§ Exercise goal:
Copy nothing but the lines below running from the line containing "The build123d and" through the line containing "- overrun, socket_floor_y)", both end lines included.

§ The records:
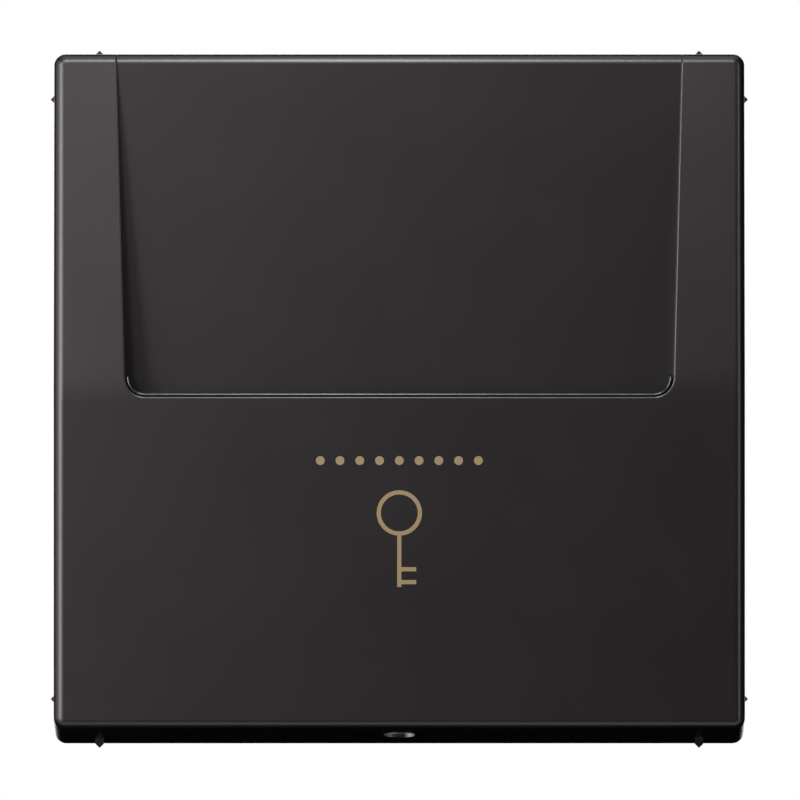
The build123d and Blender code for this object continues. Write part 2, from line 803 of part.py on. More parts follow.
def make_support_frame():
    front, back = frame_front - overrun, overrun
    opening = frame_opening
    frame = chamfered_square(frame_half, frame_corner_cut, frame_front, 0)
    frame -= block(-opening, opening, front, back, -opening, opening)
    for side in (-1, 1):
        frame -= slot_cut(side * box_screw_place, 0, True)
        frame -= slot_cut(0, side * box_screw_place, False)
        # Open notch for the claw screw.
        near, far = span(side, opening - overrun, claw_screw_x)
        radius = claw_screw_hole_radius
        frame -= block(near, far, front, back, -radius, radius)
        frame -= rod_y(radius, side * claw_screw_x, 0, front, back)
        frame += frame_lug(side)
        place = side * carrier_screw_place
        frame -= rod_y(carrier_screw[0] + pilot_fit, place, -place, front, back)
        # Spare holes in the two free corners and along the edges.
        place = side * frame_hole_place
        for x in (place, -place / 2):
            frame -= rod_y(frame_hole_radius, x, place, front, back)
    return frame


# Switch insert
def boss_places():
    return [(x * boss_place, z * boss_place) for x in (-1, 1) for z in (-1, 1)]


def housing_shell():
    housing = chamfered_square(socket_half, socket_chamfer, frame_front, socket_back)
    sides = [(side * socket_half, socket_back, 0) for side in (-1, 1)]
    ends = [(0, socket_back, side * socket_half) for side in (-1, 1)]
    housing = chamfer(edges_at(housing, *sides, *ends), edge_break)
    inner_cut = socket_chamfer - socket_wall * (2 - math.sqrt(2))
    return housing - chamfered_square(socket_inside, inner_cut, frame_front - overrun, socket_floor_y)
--
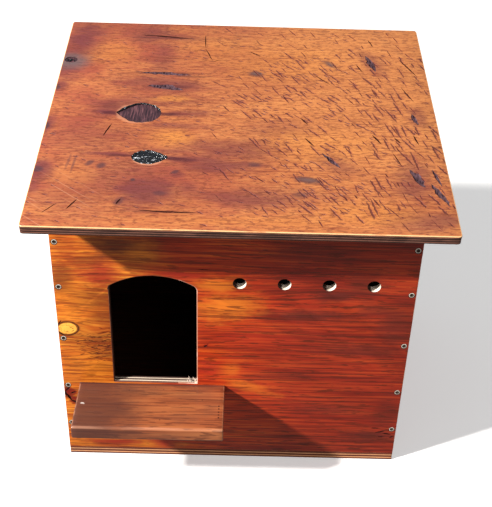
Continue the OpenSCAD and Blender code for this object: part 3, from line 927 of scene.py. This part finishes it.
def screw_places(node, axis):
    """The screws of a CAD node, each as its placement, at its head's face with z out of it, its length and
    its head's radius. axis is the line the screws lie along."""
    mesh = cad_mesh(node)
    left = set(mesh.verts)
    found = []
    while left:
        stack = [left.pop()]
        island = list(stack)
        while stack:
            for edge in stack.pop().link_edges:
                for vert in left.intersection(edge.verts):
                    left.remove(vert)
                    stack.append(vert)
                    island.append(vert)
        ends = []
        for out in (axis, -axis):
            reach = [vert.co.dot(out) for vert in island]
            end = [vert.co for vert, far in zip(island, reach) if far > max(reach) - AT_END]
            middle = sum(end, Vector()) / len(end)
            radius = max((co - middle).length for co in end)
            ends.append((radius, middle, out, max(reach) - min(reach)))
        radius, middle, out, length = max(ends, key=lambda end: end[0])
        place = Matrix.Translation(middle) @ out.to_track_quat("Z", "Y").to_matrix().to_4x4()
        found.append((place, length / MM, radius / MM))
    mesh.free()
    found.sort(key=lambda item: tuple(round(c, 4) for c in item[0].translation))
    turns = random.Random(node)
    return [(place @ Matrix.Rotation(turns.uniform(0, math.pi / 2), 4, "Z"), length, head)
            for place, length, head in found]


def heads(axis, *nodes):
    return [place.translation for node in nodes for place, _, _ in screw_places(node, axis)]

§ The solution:
The build123d and Blender code for this object continues. Write part 2, from line 803 of part.py on. More parts follow.
def make_support_frame():
    front, back = frame_front - overrun, overrun
    opening = frame_opening
    frame = chamfered_square(frame_half, frame_corner_cut, frame_front, 0)
    frame -= block(-opening, opening, front, back, -opening, opening)
    for side in (-1, 1):
        frame -= slot_cut(side * box_screw_place, 0, True)
        frame -= slot_cut(0, side * box_screw_place, False)
        # Open notch for the claw screw.
        near, far = span(side, opening - overrun, claw_screw_x)
        radius = claw_screw_hole_radius
        frame -= block(near, far, front, back, -radius, radius)
        frame -= rod_y(radius, side * claw_screw_x, 0, front, back)
        frame += frame_lug(side)
        place = side * carrier_screw_place
        frame -= rod_y(carrier_screw[0] + pilot_fit, place, -place, front, back)
        # Spare holes in the two free corners and along the edges.
        place = side * frame_hole_place
        for x in (place, -place / 2):
            frame -= rod_y(frame_hole_radius, x, place, front, back)
    return frame


# Switch insert
def boss_places():
    return [(x * boss_place, z * boss_place) for x in (-1, 1) for z in (-1, 1)]


def housing_shell():
    housing = chamfered_square(socket_half, socket_chamfer, frame_front, socket_back)
    sides = [(side * socket_half, socket_back, 0) for side in (-1, 1)]
    ends = [(0, socket_back, side * socket_half) for side in (-1, 1)]
    housing = chamfer(edges_at(housing, *sides, *ends), edge_break)
    inner_cut = socket_chamfer - socket_wall * (2 - math.sqrt(2))
    return housing - chamfered_square(socket_inside, inner_cut, frame_front - overrun, socket_floor_y)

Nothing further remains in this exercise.